Sines faz parte da solução para gás russo não dominar a Europa

Apesar de não ter atacado Pequim, o enviado de Washington defendeu que Sines pode ter uma palavra a dizer para combater o domínio de gás russo na União Europeia.

“A Europa está muito dependente de um fornecedor de energia, a Gazprom [empresa gasista da Rússia]. Onde existe concorrência, a Gazprom baixa os seus preços, o que é bom para os governos da Europa, pois existe diversidade, mas é bom para os consumidores também, obtèm melhores preços. Basta olhar para a Lituania, onde a Gazprom reduziu os preços em quase 30% só com a ameaça de construção de uma infraestrutura para importar gás natural. Onde existe concorrência, a Gazprom baixa os preços, o que é bom para os consumidores.

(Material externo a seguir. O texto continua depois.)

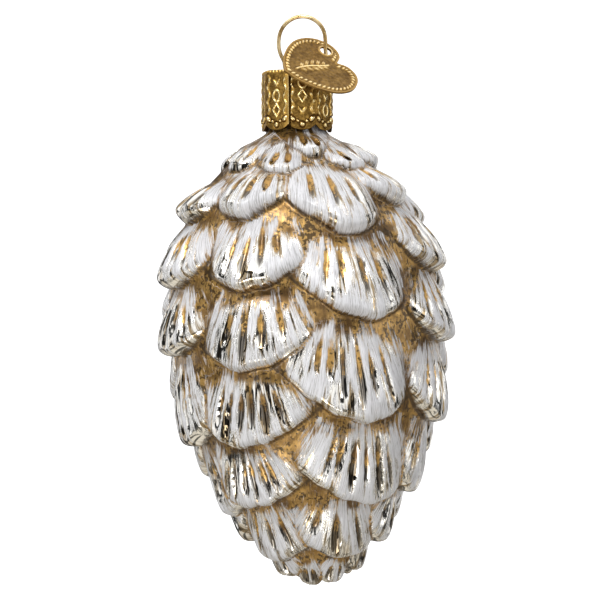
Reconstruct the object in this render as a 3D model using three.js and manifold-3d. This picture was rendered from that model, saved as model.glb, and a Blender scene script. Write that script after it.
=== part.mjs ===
// A hand-blown glass pine cone ornament: a hollow glass cone with puffed scales, a stamped cap over its
// neck, a bent spring-wire hanger and a heart-shaped tag threaded on the wire.
// Millimetres, +Z up. The origin is the top of the inside of the hanging loop, where a hook carries the
// ornament. The loop's centre is on X = 0, and the front faces -Y.
import * as THREE from 'three';
import * as BufferGeometryUtils from 'three/addons/utils/BufferGeometryUtils.js';
import Module from 'manifold-3d';

const wasm = await Module();
wasm.setup();

// Driving dimensions
const CLEARANCE = 0.3;

const WIRE_RADIUS = 0.4;
const LOOP_RADIUS = 4.8;
const LOOP_TURN = 14;
const LEG_SPREAD = 1.8;
const LEG_END = { spread: 3.8, z: -25 };

const CAP_X = -1;
const CAP_TOP = -10.7;
const CAP_HEIGHT = 12;
const CAP_RADIUS = 7.2;
const CAP_WALL = 0.4;
const CAP_SHOULDER = 0.8;
const CAP_PANELS = 8;
const CAP_PANEL_TURN = 9;
const CAP_FLATNESS = 0.55;
const CAP_NOTCH = 1.1;

const GLASS_WALL = 0.8;
const GLASS_LEAN = 0.044;
const NECK_TOP = -15.6;
const SCALE_HEIGHT = 4;
const SCALE_OVERLAP = 1.14;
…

“Os Estados Unidos tornaram-se um exportador de petróleo e de gás, pensamos que o gás natural liquefeito é um combustível importante para a transição em muitos países europeus, e pensamos que este porto em particular serve como porta de entrada para a Europa, não só para o gás norte-americano, mas para todo o gás que navega no oceano Atlântico”, defendeu.

Dan Brouillette garantiu que vai defender junto da Comissão Europeia a construção deste gasoduto entre Espanha e França que pode potenciar Sines como uma das portas de entrada de gás natural na Europa. Recorde-se que Bruxelas deixou de considerar este projeto como estratégico, logo perdeu o direito a fundos europeus. Ao mesmo tempo, os reguladores de França e Espanha reprovaram o projeto

Já o ministro das Infraestruturas, garantiu que o Governo vai continuar a defender a construção deste gasoduto. “É um processo que está longe de estar terminado. É fundamental para a Europa que consigamos ter um gasoduto a atravessar os Pireneus. Esse é um projeto que consideramos de máxima importância, e continuaremos a lutar para ele possa acontecer”, disse Pedro Nuno Santos em Sines.